Le tourisme local, la voie du salut ? (Par Ghislaine Rokhy GOUDIABY)
L’ambition du Plan Sénégal Emergent pour le secteur touristique est aujourd’hui connue de tous. Si à la fin des années 90, le nombre d’arrivées de touristes étrangers tournait en moyenne entre 400 000 et 600 000 touristes, l’objectif affiché par le PSE est de placer le Sénégal dans le top 5 des pays touristiques en Afrique, en portant le nombre de touristes à plus de 3 millions par an à l’horizon 2023.
On est en 2021. A trois ans de l’échéance, la courbe des arrivées a atteint son niveau le plus bas. La pandémie de la Covid-19 est passée par là, faisant de 2020-2021, une année noire pour le tourisme mondial, en général et sénégalais en particulier. D’autant plus que comme l’avait souligné le ministre du Tourisme et des Transports aériens, Alioune Sarr, dans le troisième numéro du magazine Sky Dakar, édité par l’Aéroport international Dakar Blaise Diagne de Diass, un total de 1,7 million de touristes étrangers ont visité le Sénégal en 2019. Un coup dur pour l’économie nationale quand on sait que le tourisme est la deuxième source de devises au Sénégal après la pêche. En 2018, il représente 6 % du PIB du Sénégal et génère près de 100 000 emplois, selon les statistiques de l’Agence nationale de la statistique et de la Démographique (ANSD). A la suite de l’onde choc de la pandémie de Covid-19, le Sénégal a défini un plan de relance globale de l’économie, et surtout du tourisme.
Ainsi, 2,8 millions d’emplois, 985 milliards de francs Cfa de recettes et 4,1 millions de touristes : Tels sont les objectifs du Sénégal d’ici 2025. Mais pour obtenir de tels résultats, un changement de paradigme ou une diversification de l’offre touristique s’impose inéluctablement. Parce que le tourisme au Sénégal demeure, jusque-là, une activité économique déséquilibrée géographiquement parlant. C’est le littoral, donc le tourisme balnéaire, qui accueille l’essentiel des touristes étrangers. Le plan de relance du secteur basé sur 5 axes qui a fait l’objet d’une réunion de partage au tout début du mois de septembre, se propose de corriger ce déséquilibre.

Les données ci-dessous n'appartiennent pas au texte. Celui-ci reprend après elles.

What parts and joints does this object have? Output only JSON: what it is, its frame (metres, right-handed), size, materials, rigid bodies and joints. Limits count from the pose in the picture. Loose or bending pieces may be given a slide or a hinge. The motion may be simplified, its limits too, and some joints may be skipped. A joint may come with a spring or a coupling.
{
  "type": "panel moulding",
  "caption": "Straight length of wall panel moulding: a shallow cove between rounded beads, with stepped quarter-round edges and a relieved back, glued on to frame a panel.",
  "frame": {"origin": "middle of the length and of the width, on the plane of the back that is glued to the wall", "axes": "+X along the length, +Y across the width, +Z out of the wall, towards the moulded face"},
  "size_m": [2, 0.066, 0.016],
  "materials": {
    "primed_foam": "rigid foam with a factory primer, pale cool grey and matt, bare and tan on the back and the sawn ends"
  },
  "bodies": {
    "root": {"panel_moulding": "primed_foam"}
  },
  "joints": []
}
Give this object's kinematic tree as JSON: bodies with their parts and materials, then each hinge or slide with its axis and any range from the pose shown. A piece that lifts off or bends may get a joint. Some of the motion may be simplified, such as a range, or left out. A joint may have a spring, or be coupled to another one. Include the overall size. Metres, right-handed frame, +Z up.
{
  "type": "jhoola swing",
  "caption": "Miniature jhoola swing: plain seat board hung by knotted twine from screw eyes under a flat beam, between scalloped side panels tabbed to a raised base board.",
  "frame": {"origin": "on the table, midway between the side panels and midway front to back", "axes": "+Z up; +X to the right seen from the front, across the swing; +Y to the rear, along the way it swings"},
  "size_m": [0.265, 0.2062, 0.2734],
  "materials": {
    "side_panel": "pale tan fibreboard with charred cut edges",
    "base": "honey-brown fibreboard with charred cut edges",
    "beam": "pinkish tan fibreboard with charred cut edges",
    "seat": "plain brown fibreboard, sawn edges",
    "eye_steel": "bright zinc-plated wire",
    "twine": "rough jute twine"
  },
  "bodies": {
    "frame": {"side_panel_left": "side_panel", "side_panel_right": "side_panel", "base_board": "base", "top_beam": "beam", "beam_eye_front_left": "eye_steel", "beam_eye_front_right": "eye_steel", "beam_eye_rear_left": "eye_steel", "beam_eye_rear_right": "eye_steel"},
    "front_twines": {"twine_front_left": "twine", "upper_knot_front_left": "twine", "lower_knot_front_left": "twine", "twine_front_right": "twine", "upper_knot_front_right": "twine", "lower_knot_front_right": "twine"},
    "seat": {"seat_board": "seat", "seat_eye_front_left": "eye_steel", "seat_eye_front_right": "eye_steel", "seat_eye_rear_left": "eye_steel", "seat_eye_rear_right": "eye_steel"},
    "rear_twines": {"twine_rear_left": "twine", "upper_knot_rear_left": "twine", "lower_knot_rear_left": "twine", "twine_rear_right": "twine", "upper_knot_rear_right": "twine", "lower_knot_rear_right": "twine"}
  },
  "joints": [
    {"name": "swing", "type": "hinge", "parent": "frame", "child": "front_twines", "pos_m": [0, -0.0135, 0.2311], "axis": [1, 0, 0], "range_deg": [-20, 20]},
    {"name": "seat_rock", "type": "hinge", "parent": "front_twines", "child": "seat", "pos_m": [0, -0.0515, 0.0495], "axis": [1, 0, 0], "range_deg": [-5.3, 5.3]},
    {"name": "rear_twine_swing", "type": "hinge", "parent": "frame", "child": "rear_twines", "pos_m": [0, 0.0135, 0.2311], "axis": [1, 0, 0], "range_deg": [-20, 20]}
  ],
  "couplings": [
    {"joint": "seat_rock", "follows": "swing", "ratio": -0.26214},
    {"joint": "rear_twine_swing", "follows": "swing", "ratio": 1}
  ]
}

C’est le 3ème axe qui est dédié au tourisme local, la nouvelle option. Parmi les mesures phares, on peut retenir le renforcement du crédit hôtelier et touristique pour accompagner les projets de rénovation, la réhabilitation des sites culturels et naturels inscrits au patrimoine mondial de l’UNESCO. Sans oublier l’aménagement des sites touristiques, des projets de pôles touristiques, la promotion de projets d’incubation des micro-entreprises sur la chaîne de valeur touristique, et la réhabilitation des réceptifs hôteliers. Dans tous les cas, avec les restrictions et autres fermetures des frontières au niveau de beaucoup de pays émetteurs, l’unique voie de salut pour le tourisme sénégalais reste le développement du tourisme local. Surtout que le Sénégal ne manque pas d’atouts dans ce sens. Le challenge, c’est qu’en plus du balnéaire orienté vers les tours operators étrangers et qui s’est essoufflé, l’alternative réside dans le tourisme local.

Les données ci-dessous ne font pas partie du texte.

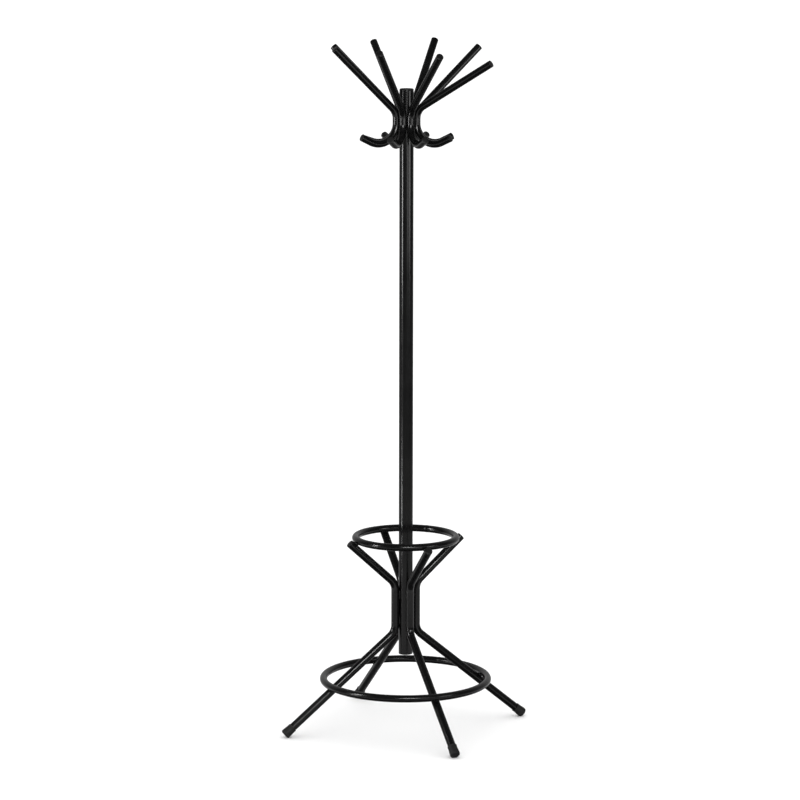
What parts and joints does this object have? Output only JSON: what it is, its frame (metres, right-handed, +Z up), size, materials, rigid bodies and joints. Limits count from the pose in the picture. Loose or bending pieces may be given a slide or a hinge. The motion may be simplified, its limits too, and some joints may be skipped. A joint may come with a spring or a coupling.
{
  "type": "standing coat rack",
  "caption": "Free-standing tubular steel coat rack: upright with angled pegs over curved hooks, a ring for umbrellas, and splayed legs braced by a base ring.",
  "frame": {"origin": "on the floor, under the axis of the upright tube", "axes": "+Z up the upright; +X over leg 1, and legs 2 to 4 follow about a quarter turn apart, towards +Y first"},
  "size_m": [0.6504, 0.6496, 1.7201],
  "materials": {
    "black_paint": "semi-gloss black powder coat",
    "black_plastic": "satin black moulded plastic",
    "black_rubber": "matt black rubber"
  },
  "bodies": {
    "root": {"centre_pole": "black_paint", "pole_top_cap": "black_plastic", "pole_bottom_plug": "black_plastic", "peg_hook_1": "black_paint", "peg_hook_2": "black_paint", "peg_hook_3": "black_paint", "peg_hook_4": "black_paint", "peg_hook_5": "black_paint", "peg_hook_6": "black_paint", "peg_hook_7": "black_paint", "peg_hook_8": "black_paint", "peg_tip_plugs": "black_plastic", "hook_tip_plugs": "black_plastic", "head_welds": "black_paint", "leg_1": "black_paint", "leg_2": "black_paint", "leg_3": "black_paint", "leg_4": "black_paint", "foot_cap_1": "black_rubber", "foot_cap_2": "black_rubber", "foot_cap_3": "black_rubber", "foot_cap_4": "black_rubber", "arm_tip_plugs": "black_plastic", "leg_welds": "black_paint", "base_ring": "black_paint", "base_ring_welds": "black_paint", "umbrella_ring": "black_paint", "umbrella_ring_welds": "black_paint"}
  },
  "joints": []
}
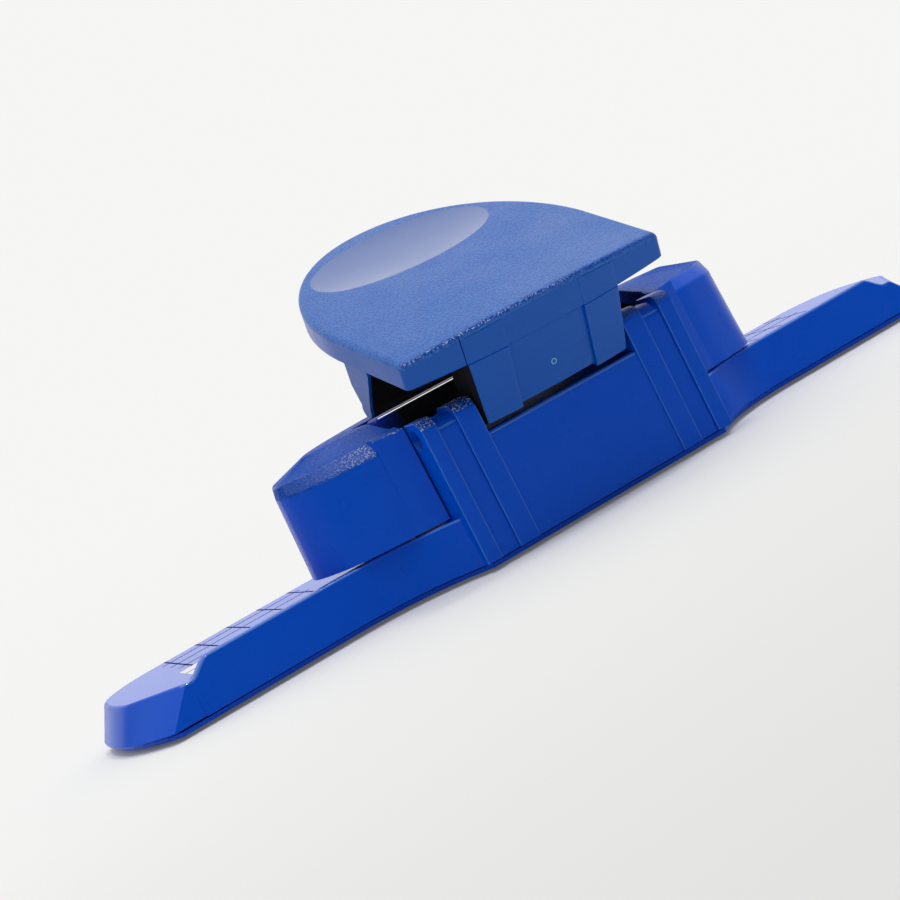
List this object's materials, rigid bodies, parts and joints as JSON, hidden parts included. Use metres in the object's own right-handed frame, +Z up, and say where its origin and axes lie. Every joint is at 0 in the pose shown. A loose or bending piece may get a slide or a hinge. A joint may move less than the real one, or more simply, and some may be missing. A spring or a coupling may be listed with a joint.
{
  "type": "paper edge punch",
  "caption": "Desk punch with long wings: a sprung thumb lever drives a comb of teeth that cuts a scalloped border along a sheet's edge.",
  "frame": {"origin": "centre of the overall box, on the surface that the feet stand on", "axes": "+X along the punch's length, -Y towards the user and the open side of the paper slot, +Z up; the lever's hinge is at the back, +Y"},
  "size_m": [0.173, 0.0598, 0.0596],
  "materials": {
    "blue_plastic": "saturated blue moulded plastic, semi-gloss, fine leather grain on the tops",
    "dark_plastic": "dark grey moulded plastic",
    "bright_steel": "bright ground steel",
    "zinc_screw": "zinc-plated steel",
    "grey_rubber": "dark grey rubber"
  },
  "bodies": {
    "base": {"base_tray": "blue_plastic", "bottom_cover": "blue_plastic", "housing": "blue_plastic", "housing_floor": "dark_plastic", "die_plate": "bright_steel", "stripper_plate": "bright_steel", "guide_post_left": "bright_steel", "guide_post_right": "bright_steel", "return_spring_left": "bright_steel", "return_spring_right": "bright_steel", "hinge_pin": "bright_steel", "foot_left_1": "grey_rubber", "foot_left_2": "grey_rubber", "foot_right_1": "grey_rubber", "foot_right_2": "grey_rubber", "cover_screw_left_1": "zinc_screw", "cover_screw_left_2": "zinc_screw", "cover_screw_left_3": "zinc_screw", "cover_screw_right_1": "zinc_screw", "cover_screw_right_2": "zinc_screw", "cover_screw_right_3": "zinc_screw", "die_screw_left_1": "zinc_screw", "die_screw_left_2": "zinc_screw", "die_screw_right_1": "zinc_screw", "die_screw_right_2": "zinc_screw", "floor_screw_left_1": "zinc_screw", "floor_screw_left_2": "zinc_screw", "floor_screw_right_1": "zinc_screw", "floor_screw_right_2": "zinc_screw", "housing_screw_left_1": "zinc_screw", "housing_screw_right_1": "zinc_screw"},
    "lever": {"lever": "blue_plastic"},
    "punch": {"punch_carrier": "dark_plastic", "punch_blades": "bright_steel", "pressure_bar": "dark_plastic"}
  },
  "joints": [
    {"name": "lever_press", "type": "hinge", "parent": "base", "child": "lever", "pos_m": [0, 0.01845, 0.0242], "axis": [1, 0, 0], "range_deg": [0, 21], "stiffness_Nm_per_rad": 0.08, "springref_deg": -34.38},
    {"name": "punch_press", "type": "slide", "parent": "base", "child": "punch", "axis": [0, 0, -1], "range_m": [0, 0.0062], "stiffness_N_per_m": 15, "springref_m": -0.012, "deforming": ["return_spring_left", "return_spring_right"]}
  ],
  "couplings": [
    {"joint": "punch_press", "follows": "lever_press", "m_per_rad": 0.01657}
  ]
}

De quoi s’agit-il ? L’enjeu est de faire de telle sorte que les Sénégalais puissent faire du tourisme à l’intérieur du pays en visitant différents sites culturels, historiques, des parcs nationaux et aussi balnéaires. Mais ces circuits, il faut les identifier, les développer et surtout de proposer des offres accessibles aux Sénégalais. Le Sénégal dispose d’importants atouts sur le marché régional et local, mais son industrie touristique doit se réinventer. D’autant plus qu’au niveau de la sous-région, des pays comme la Côte d’Ivoire se positionnent davantage. Dans ce pays, le tourisme local représente « 62 % de l’économie de la Côte d’Ivoire en matière de services », avec plus 700 000 touristes ivoiriens en 2015, selon les chiffres publiés par la Banque mondiale.
L’Etat ivoirien s’emploie à mettre l’accent sur la richesse culturelle du pays et sur l’écotourisme en développant des tours dans les réserves et parcs nationaux que compte le pays. Dans tous les cas, Siandou Fofana, ministre ivoirien du Tourisme disait que « les grandes villes touristiques du monde ne sont pas forcément balnéaire. Il faut s’en inspirer ». La messe est donc dite pour le Sénégal. Pour sauver cette mamelle de l’économie qui est le tourisme, ce plan de relance est une opportunité à saisir pour relever de nouveaux défis.